Of course.... The moment I got back home, he texted me, regretting not inviting me over to "Watch some movies" or something. I told him that even though it was late, I wasn't tired, and he gave me his address. We didn't even get halfway through the first movie before he made a move on me, and it was like the world shifted. We had sex for a few hours, and then I went home. He invited me back the next day, and we did it again...
Since that night/next day combo, we've had sex two more times. He satisfies me like no one in my entire life ever has, and we have a great time. We've been more than capable of turning everything off and being responsible employees when we work together, and we haven't told anyone about what we've been doing. However...
I'm filled with a lot of conflicting feelings. Everyone knows he and his not/gf haven't been happy for a long time, and honestly... I don't really feel guilty for sneaking around behind her back. BUT, I have legitimate feelings for SM, and I'm pretty sure he's only interested in me for the sex I provide. We had a long talk over text where he mentioned really trying to find somewhere to live so he could properly leave his not/gf, but I have no idea if he'll really do it, and if he does, will he want to be with me? Will he just keep having sex with me? Will he start banging other girls too and slowly drop me?
I've worked myself into this predicament, and I guess what I'm asking is...
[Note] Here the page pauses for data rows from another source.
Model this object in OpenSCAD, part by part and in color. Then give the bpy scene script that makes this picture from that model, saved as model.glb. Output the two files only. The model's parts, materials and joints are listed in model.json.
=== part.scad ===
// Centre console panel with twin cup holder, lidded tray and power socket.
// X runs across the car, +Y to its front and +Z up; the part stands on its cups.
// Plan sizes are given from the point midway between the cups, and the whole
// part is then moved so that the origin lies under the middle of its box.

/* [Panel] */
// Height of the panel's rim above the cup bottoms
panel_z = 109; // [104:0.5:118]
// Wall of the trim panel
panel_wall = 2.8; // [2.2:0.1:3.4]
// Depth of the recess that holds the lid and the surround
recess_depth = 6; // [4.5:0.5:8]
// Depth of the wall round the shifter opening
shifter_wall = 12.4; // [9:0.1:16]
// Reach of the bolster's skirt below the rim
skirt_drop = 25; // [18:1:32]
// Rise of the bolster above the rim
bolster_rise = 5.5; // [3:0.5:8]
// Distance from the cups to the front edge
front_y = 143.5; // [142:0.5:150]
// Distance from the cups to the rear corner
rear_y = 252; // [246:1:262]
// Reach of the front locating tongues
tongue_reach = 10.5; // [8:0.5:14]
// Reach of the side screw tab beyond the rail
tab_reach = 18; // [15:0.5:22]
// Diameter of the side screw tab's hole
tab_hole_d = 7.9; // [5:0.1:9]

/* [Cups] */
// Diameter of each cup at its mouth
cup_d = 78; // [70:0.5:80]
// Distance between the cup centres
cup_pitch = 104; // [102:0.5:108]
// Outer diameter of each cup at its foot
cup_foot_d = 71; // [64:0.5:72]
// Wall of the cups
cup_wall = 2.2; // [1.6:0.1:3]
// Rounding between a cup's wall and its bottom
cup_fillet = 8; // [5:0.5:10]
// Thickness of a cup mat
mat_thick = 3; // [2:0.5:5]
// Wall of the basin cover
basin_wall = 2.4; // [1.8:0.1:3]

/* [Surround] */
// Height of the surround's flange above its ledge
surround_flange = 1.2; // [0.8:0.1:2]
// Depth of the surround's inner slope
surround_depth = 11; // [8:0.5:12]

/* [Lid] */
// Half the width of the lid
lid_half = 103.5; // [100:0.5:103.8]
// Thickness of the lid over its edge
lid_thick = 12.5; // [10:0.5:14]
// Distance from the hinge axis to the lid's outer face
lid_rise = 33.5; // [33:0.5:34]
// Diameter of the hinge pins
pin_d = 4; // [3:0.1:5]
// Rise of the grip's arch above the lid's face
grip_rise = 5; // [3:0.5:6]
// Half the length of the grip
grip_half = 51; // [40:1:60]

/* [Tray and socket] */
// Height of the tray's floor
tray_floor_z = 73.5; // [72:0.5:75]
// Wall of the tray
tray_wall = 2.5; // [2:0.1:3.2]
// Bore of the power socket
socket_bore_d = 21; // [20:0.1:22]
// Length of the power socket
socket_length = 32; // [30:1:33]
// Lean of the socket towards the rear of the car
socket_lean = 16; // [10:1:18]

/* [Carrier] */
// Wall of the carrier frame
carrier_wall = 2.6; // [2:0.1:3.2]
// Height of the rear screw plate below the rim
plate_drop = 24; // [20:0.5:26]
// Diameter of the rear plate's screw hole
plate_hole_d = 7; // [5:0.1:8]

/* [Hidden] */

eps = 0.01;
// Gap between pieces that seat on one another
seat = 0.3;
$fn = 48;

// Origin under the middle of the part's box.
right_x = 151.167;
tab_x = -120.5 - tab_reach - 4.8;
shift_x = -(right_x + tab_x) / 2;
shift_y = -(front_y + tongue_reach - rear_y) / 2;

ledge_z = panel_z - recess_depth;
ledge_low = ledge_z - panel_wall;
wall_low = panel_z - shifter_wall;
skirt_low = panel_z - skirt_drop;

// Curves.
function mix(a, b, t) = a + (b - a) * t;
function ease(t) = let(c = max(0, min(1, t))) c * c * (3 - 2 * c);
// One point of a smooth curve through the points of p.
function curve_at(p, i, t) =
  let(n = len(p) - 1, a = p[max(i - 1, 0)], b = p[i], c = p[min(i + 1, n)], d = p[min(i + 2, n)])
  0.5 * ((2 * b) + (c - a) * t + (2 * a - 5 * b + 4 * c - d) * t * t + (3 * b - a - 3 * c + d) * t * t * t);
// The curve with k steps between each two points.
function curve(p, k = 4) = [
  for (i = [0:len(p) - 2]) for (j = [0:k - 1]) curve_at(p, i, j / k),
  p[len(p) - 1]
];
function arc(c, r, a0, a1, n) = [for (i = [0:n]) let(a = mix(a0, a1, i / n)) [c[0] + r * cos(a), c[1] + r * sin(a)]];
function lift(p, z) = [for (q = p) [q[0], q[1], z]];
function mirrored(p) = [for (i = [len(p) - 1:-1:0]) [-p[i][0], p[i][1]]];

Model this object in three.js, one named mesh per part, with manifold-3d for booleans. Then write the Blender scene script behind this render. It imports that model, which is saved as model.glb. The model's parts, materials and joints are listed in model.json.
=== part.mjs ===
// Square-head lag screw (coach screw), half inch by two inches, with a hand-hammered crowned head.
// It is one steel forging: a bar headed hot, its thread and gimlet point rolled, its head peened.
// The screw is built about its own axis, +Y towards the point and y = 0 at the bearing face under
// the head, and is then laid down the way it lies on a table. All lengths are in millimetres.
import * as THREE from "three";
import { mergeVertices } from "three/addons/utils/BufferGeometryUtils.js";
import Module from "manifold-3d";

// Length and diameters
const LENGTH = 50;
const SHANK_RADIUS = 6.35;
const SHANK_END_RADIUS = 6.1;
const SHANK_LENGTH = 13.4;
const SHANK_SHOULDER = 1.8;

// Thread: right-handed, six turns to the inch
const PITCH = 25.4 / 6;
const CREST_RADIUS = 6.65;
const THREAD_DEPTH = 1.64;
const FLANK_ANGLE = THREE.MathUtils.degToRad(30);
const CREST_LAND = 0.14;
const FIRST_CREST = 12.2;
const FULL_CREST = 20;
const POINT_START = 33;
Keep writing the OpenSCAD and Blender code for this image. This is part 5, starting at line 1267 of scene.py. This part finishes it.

Should I tell him we need to stop until he isn't living with his not/gf anymore? Should I tell him I have feelings for him? Should I keep doing what we've been doing, because in spite of everything, it makes him and me pretty happy? Should I just stop everything entirely forever because my feelings are gonna put me in a dark place when the day finally comes that he doesn't want to keep having sex? I want to be honest with him about how I feel but I'm too scared I'll drive him away and ruin not only the thing we've got going, but also our friendship, and our ability to work together...
As an end note, feel free to morally berate me if you wish for the things I've done, but I'm genuinely here to ask advice and would appreciate more than a "maybe you should read the Bible and chill" sort of comment. I'm super aware I shouldn't have done most of this stuff lol, I'm regretting a lot of it now. Thank you!